Well, it’s summer, and while you are out on the water I’m sure you have seen the shad busting the top trying to get away from those hungry predator bass.
As I mentioned in one of my earlier articles, the shad spawn happens earlier than does the bass spawn, so those shad that were spawned early this spring are now about 4 to 6 inches long, depending on the availability of their forage. When you have 4- to 6-inch shad busting, it’s probably 3- to 4-pound bass after them.
Quite often the bass hits the school of shad at full steam and stun as many as they catch in their mouth. Those stunned shad simply float down in the water column until they recover or are eaten by the bigger bass under the school.
So here is the question for you: Should you throw a crank bait, a rubber swim bait or a heavy spinner bait? All may work at times, but there is one bait that will work every time, as long as you don’t spook the school of shad and the bass under them. Can you guess what it is?
OK, I will not keep you waiting. It’s a 4- to 6-inch fluke. Either swim tail or straight tail either will work, but I prefer the straight tail.
Now back to my original question: To weight or not to weight? If you are after those schoolers, then the correct answer is “not to weight.”
Have you every tossed a fluke over the side of your boat with no weight other than the hook and watched it sink? It looks just like a stunned fish and the weight of the hook, if properly put in the bait, carries it down in a slow spiral that Mr. Bass just cannot resist.

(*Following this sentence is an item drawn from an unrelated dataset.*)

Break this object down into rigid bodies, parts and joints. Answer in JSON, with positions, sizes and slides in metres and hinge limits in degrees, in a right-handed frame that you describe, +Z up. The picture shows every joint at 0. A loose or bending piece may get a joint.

If you haven’t tried that, do it the next time you’re on a clear water lake and watch it go down as far as you can see it and place yourself in the position of a hungry bass; you would bite it, wouldn’t you? Of course, you would. Maybe I can catch YOU the next time I’m out! Sure would like to hit the scales with a 170-pound bag.
I know you all read everything you can get your hands on to improve your ability to catch bass. I do the same. There are a lot of guys out there who tell you that you must have weight on your line so there is enough resistance on the line to make it easier to feel the fish when they hit. Well, I will not disagree with them.
If you are fishing deep haunts you do need the weight for that. But when you are fishing for schoolers, it’s much different. You must be able to watch your line closely and see the twitch when the bass take the lure. Also, a lot of times you will just see your line moving off one way or the other. Either way, crank up the slack in your line and set the hook!
Well, I’m getting older and my eyes aren’t what they used to be. So what I have done to make it easier for me to see the line twitch is I have changed my line to the new HIGH Visibility line. The Berkley Big Game Florescent is what I use. But I know you are saying, well, if you can see the line so can the fish.
And you are right — that’s why I tie on the smallest barrel swivel I can find to the end of the high vis line and then put fluorocarbon to the bait. Works great!
I used to miss the twitch about 40 percent of the time. Now it’s very seldom, unless I’m distracted or asleep. If you have a problem seeing the line move, give this a try. I think you will be amazed how much it will improve your catch ratio.
You may also want to vary the sizes of the flukes until you find the one size that produces the most. Once you have determined that, stick with that size and color. By the way, I almost forgot one of the most important things — when you are doing this technique you want to cast right in the middle of the busting pod of shad, not on the fringes as you would do with a crank bait.
Try your best to make a light presentation in the pod so you do not spook the fish. If you can pitch, that’s the best method. Pitching gives a much lighter splash as it enters the water.
Also stay off the trolling motor as much as possible, or cut down the speed and keep it on continuously to hold you in the wind. The on and off will spook the pod of shad.
Give this technique a try and let me know what you think and if it works as well for you as it does for me then send me an e-mail with pics to Hook_up66@yahoo.com. You may see your catch in a future article. If it doesn’t work for you, send me an email and maybe I can give you a couple of hints that just might turn it on for you.
So get out on the water, hunt down those schooling shad and give it a try. I’m sure you will catch a big ’ un.